# Work instructions
Give back the exact lines spanning from the line with "build_fronts()" to the line with "obj.parent = None", with both of those lines included and no others.

- - -

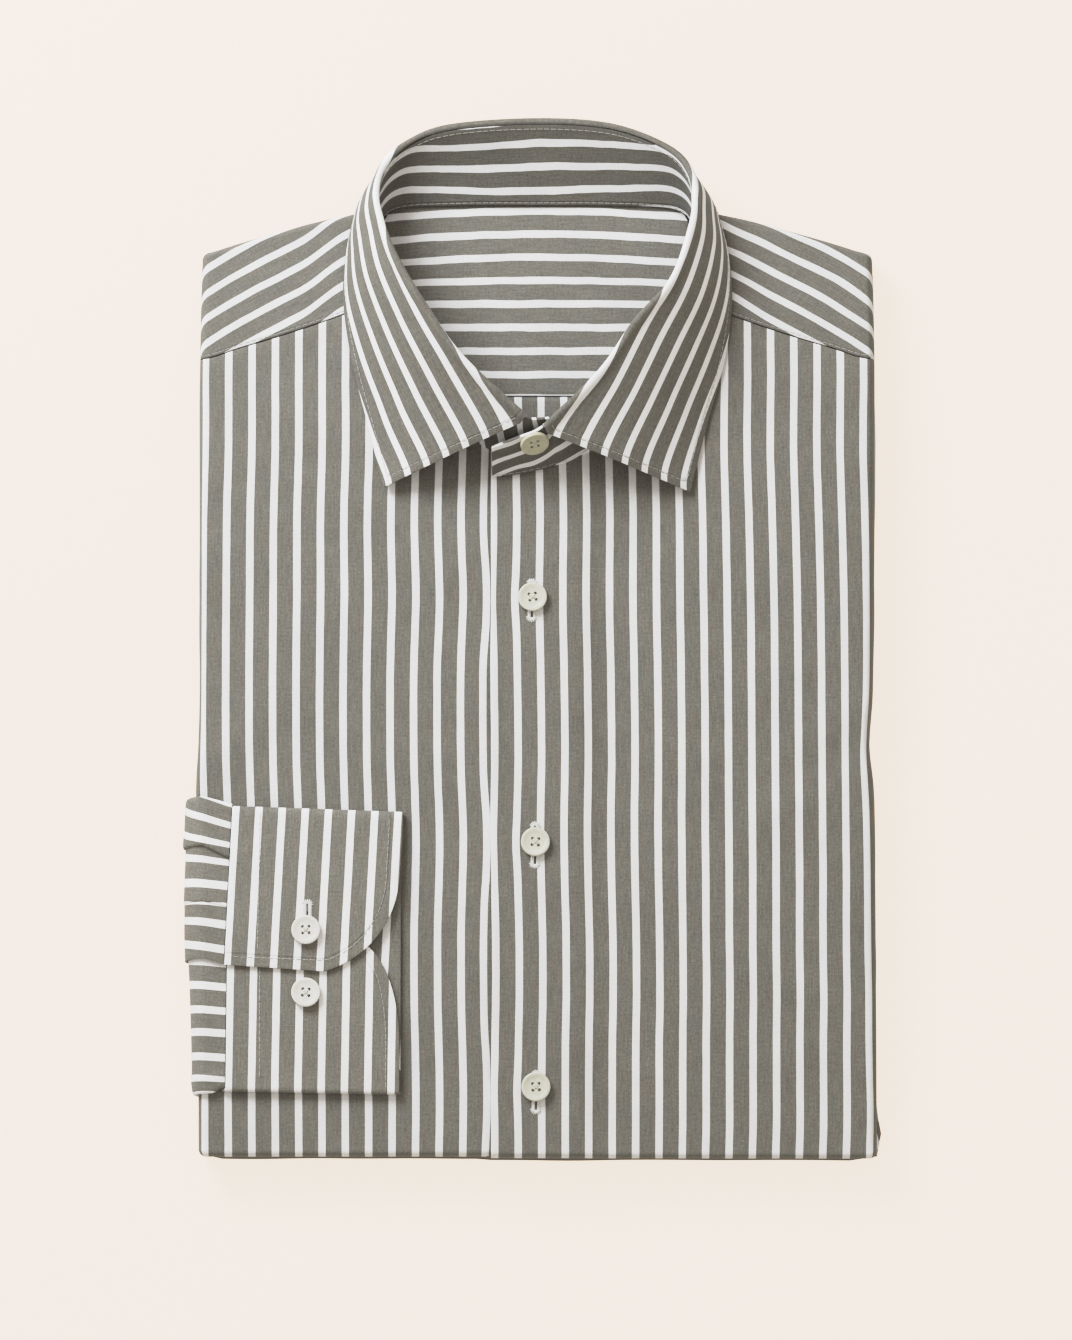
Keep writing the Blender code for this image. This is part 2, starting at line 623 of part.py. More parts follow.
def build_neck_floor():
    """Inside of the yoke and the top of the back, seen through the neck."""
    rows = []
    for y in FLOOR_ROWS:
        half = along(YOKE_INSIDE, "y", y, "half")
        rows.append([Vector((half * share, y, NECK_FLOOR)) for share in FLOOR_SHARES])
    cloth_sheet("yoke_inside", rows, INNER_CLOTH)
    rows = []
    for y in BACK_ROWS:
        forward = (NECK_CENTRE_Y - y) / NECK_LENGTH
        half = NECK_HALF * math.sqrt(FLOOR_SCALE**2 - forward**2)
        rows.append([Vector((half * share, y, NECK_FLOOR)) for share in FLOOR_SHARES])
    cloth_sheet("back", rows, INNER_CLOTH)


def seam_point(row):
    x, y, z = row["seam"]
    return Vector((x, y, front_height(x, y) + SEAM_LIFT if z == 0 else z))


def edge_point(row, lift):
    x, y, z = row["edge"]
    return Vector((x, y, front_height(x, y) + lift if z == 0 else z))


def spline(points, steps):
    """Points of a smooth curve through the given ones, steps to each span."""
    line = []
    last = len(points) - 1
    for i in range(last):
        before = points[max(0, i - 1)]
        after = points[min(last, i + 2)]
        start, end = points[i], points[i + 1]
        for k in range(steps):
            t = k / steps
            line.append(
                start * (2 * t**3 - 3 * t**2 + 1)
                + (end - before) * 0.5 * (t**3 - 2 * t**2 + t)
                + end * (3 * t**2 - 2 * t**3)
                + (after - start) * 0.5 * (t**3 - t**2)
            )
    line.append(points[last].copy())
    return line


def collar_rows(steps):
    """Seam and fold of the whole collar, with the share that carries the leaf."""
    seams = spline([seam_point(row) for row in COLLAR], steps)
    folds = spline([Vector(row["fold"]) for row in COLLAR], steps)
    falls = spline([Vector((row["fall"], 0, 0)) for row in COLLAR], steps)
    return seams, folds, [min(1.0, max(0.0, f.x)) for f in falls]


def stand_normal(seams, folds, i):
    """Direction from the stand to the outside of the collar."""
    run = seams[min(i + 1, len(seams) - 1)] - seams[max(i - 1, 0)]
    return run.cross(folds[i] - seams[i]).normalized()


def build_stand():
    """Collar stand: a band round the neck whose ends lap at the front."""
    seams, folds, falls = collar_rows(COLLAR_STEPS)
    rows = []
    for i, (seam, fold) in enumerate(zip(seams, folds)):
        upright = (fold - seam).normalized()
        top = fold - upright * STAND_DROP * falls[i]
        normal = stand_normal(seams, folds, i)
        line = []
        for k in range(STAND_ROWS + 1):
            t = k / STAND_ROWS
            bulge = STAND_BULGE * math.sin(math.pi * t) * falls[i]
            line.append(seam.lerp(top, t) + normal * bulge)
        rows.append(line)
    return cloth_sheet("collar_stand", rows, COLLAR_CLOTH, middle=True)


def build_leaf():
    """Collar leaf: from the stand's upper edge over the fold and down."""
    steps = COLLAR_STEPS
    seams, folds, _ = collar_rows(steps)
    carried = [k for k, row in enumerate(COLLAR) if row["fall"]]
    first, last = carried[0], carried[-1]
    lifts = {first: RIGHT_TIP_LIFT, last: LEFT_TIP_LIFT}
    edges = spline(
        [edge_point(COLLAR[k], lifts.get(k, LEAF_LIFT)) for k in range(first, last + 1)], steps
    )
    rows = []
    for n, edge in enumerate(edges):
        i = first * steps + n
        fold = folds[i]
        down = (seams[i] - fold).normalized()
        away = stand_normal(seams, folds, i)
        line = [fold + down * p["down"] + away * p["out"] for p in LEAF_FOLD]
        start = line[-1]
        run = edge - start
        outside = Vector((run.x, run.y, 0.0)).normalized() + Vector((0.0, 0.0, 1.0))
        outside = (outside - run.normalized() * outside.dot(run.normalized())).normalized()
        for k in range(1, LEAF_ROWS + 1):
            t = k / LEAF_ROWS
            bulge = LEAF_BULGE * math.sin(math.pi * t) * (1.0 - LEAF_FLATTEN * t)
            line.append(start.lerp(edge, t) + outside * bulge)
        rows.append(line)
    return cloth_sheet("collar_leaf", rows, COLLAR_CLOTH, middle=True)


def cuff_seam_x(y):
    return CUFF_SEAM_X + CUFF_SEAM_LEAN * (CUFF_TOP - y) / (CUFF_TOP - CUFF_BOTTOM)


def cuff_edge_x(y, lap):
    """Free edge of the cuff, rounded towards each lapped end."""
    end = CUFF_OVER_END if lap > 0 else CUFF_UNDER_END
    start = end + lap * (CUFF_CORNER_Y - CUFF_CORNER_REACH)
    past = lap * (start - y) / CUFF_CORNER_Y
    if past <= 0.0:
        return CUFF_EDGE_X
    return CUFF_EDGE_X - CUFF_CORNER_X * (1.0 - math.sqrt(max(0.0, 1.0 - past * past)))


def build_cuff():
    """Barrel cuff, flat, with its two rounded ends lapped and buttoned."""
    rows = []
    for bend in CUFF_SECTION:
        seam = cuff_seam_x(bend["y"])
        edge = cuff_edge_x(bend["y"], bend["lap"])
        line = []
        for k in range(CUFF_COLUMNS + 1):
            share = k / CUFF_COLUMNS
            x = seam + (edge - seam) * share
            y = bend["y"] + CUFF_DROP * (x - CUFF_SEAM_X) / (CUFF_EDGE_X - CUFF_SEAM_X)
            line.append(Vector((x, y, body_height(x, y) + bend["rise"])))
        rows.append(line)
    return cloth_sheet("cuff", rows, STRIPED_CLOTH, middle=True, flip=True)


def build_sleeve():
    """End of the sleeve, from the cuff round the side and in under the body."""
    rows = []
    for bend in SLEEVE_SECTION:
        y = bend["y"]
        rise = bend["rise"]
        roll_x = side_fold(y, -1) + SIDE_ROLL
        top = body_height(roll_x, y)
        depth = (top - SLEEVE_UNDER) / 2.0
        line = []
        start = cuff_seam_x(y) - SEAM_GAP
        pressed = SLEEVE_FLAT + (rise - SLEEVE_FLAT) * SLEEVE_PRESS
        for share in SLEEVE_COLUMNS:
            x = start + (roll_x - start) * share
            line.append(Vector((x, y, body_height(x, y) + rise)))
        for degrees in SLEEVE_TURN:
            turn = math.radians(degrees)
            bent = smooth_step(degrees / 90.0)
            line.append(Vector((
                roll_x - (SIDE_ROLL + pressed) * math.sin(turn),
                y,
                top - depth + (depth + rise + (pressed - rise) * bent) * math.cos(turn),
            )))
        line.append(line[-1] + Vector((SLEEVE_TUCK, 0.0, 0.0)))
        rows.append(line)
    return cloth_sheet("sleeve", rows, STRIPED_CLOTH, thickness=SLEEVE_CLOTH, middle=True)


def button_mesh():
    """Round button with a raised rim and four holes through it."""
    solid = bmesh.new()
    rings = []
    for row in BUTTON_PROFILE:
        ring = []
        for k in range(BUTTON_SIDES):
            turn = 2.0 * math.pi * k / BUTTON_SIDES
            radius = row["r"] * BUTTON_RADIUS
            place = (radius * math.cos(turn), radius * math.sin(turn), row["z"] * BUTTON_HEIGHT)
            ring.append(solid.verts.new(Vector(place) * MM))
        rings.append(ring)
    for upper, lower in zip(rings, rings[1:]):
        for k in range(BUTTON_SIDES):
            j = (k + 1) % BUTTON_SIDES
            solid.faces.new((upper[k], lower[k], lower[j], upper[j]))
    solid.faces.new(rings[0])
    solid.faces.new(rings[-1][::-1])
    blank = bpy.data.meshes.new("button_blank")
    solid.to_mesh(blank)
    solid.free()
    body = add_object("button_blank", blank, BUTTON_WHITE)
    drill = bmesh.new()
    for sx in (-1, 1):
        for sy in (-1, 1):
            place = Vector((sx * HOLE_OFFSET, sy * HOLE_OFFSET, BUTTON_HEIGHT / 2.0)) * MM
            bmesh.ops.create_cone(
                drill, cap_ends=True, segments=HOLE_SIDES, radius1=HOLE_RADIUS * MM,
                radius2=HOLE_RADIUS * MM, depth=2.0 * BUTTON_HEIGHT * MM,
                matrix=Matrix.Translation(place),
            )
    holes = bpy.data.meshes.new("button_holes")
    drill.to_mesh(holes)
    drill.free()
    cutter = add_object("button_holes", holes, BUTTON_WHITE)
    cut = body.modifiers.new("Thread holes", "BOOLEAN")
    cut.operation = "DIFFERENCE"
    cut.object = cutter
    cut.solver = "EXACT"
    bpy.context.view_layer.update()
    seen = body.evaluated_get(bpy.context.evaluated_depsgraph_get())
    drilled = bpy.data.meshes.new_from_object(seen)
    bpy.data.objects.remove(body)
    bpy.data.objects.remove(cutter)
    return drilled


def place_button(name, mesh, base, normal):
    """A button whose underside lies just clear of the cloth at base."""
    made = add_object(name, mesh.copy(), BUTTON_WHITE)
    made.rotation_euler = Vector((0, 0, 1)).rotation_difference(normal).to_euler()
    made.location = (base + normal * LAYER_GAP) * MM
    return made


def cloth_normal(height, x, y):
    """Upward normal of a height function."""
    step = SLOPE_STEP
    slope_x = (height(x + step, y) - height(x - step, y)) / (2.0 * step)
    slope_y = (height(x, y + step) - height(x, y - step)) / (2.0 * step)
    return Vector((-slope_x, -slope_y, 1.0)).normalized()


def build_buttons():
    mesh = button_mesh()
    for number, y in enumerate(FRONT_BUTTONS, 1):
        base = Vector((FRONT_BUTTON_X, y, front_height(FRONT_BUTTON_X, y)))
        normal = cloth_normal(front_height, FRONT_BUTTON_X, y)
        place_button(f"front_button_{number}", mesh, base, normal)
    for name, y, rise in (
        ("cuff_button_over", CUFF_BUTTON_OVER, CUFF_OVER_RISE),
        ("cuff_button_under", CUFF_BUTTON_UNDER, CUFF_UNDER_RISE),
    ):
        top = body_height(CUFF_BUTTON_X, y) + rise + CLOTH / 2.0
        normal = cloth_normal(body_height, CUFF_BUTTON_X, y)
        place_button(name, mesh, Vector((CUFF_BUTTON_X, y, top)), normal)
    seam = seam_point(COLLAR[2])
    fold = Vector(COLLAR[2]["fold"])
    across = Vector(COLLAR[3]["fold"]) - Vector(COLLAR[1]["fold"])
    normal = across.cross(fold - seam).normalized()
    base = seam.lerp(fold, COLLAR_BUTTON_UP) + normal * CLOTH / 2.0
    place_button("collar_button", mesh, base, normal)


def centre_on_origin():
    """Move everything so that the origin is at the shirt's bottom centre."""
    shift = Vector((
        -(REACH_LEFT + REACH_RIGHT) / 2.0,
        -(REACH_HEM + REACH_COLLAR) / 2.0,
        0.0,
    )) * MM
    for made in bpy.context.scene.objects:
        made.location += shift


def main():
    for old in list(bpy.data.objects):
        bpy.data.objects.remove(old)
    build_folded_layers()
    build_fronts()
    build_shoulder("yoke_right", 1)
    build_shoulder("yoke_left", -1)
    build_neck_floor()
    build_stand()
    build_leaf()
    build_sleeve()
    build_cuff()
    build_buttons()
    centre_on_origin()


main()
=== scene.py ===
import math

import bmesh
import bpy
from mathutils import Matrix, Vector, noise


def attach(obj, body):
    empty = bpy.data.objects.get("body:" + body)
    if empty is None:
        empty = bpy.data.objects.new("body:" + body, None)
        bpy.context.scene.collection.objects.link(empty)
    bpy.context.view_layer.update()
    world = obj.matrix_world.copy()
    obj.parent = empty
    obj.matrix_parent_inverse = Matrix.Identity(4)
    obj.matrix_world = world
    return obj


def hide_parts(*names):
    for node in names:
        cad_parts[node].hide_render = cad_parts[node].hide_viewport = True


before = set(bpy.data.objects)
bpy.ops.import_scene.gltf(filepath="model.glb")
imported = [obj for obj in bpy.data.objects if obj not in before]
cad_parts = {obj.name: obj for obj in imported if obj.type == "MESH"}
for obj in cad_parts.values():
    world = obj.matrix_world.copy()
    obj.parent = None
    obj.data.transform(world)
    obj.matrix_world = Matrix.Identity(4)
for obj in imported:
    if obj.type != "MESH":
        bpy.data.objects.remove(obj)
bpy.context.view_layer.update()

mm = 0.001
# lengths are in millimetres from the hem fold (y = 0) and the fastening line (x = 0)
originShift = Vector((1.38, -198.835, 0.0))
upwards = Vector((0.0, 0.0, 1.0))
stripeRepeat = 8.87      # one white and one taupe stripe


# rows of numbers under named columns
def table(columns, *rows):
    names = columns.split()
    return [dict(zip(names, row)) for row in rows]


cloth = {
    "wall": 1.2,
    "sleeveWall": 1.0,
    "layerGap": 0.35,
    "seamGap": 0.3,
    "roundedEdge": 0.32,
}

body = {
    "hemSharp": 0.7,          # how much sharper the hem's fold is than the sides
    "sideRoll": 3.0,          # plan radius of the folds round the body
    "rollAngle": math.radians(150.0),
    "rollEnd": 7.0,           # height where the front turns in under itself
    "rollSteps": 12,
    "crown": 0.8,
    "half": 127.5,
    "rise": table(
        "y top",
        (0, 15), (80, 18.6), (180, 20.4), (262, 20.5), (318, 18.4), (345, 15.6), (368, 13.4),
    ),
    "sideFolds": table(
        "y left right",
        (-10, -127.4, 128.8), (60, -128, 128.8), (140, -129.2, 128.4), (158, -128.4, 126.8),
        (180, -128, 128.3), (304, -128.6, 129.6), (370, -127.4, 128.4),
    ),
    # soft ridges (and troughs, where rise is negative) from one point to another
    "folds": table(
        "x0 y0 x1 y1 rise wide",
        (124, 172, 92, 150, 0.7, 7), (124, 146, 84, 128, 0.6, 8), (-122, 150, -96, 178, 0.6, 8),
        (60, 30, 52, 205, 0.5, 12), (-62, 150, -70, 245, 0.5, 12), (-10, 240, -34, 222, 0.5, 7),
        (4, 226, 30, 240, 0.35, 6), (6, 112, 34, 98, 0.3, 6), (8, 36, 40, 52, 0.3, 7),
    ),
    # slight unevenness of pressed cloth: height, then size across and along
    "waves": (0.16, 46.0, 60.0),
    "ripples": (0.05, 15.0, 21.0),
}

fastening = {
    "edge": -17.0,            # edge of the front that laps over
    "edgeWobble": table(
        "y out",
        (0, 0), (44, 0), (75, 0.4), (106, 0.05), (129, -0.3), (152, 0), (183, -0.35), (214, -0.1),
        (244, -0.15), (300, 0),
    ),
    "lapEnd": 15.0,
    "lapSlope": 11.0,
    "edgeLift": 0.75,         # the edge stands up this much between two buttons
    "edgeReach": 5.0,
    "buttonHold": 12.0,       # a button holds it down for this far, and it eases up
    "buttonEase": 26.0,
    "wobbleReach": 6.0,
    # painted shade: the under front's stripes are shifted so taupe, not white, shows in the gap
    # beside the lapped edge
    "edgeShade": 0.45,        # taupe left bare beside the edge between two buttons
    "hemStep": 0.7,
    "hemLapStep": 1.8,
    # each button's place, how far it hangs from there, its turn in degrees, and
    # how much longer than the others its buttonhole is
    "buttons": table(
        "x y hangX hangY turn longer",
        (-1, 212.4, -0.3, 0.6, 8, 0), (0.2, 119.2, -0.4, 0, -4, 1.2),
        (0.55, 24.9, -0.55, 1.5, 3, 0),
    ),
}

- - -

# Solution for this task
    build_fronts()
    build_shoulder("yoke_right", 1)
    build_shoulder("yoke_left", -1)
    build_neck_floor()
    build_stand()
    build_leaf()
    build_sleeve()
    build_cuff()
    build_buttons()
    centre_on_origin()


main()
=== scene.py ===
import math

import bmesh
import bpy
from mathutils import Matrix, Vector, noise


def attach(obj, body):
    empty = bpy.data.objects.get("body:" + body)
    if empty is None:
        empty = bpy.data.objects.new("body:" + body, None)
        bpy.context.scene.collection.objects.link(empty)
    bpy.context.view_layer.update()
    world = obj.matrix_world.copy()
    obj.parent = empty
    obj.matrix_parent_inverse = Matrix.Identity(4)
    obj.matrix_world = world
    return obj


def hide_parts(*names):
    for node in names:
        cad_parts[node].hide_render = cad_parts[node].hide_viewport = True


before = set(bpy.data.objects)
bpy.ops.import_scene.gltf(filepath="model.glb")
imported = [obj for obj in bpy.data.objects if obj not in before]
cad_parts = {obj.name: obj for obj in imported if obj.type == "MESH"}
for obj in cad_parts.values():
    world = obj.matrix_world.copy()
    obj.parent = None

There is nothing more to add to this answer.